DO THIS: Find each line with the word "origin" and copy it.

** START OF SUPPLIED MATERIAL **

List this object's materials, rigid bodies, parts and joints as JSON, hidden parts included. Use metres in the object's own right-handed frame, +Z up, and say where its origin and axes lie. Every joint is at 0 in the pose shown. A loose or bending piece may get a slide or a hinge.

** END OF SUPPLIED MATERIAL **
** START OF SUPPLIED MATERIAL **

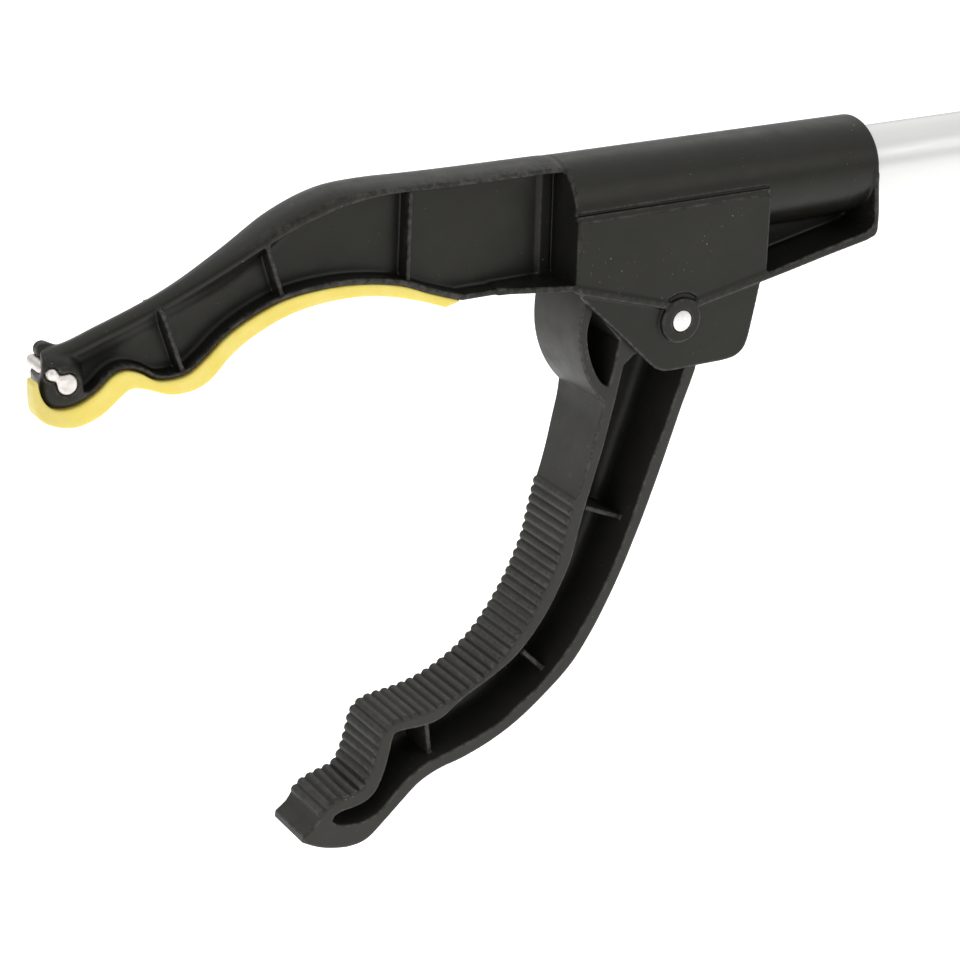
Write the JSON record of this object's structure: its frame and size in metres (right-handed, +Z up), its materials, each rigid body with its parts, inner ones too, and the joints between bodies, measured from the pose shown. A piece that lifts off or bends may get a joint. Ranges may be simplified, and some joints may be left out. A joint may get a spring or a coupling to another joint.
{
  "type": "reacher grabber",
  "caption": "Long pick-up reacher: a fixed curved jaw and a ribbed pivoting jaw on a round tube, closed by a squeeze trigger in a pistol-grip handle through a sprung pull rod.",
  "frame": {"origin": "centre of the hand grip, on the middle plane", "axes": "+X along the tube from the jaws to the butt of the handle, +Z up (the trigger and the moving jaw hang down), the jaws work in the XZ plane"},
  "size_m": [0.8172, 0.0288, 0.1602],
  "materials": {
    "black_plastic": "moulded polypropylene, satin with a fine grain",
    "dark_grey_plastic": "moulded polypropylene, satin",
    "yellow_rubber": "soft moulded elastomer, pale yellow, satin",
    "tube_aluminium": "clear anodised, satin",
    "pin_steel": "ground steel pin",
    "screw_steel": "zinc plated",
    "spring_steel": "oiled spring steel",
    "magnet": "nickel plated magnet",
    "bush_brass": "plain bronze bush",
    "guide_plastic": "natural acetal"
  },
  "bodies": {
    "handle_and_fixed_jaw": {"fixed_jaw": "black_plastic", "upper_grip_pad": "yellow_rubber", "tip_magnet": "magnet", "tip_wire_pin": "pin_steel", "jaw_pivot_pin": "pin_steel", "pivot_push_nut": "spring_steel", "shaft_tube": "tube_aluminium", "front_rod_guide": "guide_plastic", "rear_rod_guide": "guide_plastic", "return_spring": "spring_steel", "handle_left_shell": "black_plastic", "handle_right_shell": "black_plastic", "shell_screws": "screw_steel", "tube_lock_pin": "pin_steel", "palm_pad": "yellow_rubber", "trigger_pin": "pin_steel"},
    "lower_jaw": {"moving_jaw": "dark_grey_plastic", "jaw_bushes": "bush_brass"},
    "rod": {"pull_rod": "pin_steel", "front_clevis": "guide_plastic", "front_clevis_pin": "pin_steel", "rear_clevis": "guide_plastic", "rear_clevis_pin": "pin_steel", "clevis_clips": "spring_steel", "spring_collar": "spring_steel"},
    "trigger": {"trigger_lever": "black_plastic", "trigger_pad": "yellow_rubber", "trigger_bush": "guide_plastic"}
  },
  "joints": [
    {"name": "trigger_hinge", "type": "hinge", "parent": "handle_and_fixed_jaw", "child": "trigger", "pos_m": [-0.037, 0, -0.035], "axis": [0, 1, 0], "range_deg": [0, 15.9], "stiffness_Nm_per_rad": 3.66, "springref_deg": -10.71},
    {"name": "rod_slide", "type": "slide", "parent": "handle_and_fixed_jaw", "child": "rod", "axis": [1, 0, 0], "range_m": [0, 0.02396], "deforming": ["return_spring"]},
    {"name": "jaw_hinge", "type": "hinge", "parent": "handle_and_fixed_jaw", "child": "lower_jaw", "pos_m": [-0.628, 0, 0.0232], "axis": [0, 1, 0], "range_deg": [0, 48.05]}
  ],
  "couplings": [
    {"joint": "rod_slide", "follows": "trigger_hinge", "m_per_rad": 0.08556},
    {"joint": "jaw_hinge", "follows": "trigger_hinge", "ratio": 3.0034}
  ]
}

** END OF SUPPLIED MATERIAL **

COMPLETE RESPONSE:
List this object's materials, rigid bodies, parts and joints as JSON, hidden parts included. Use metres in the object's own right-handed frame, +Z up, and say where its origin and axes lie. Every joint is at 0 in the pose shown. A loose or bending piece may get a slide or a hinge.
  "frame": {"origin": "centre of the hand grip, on the middle plane", "axes": "+X along the tube from the jaws to the butt of the handle, +Z up (the trigger and the moving jaw hang down), the jaws work in the XZ plane"},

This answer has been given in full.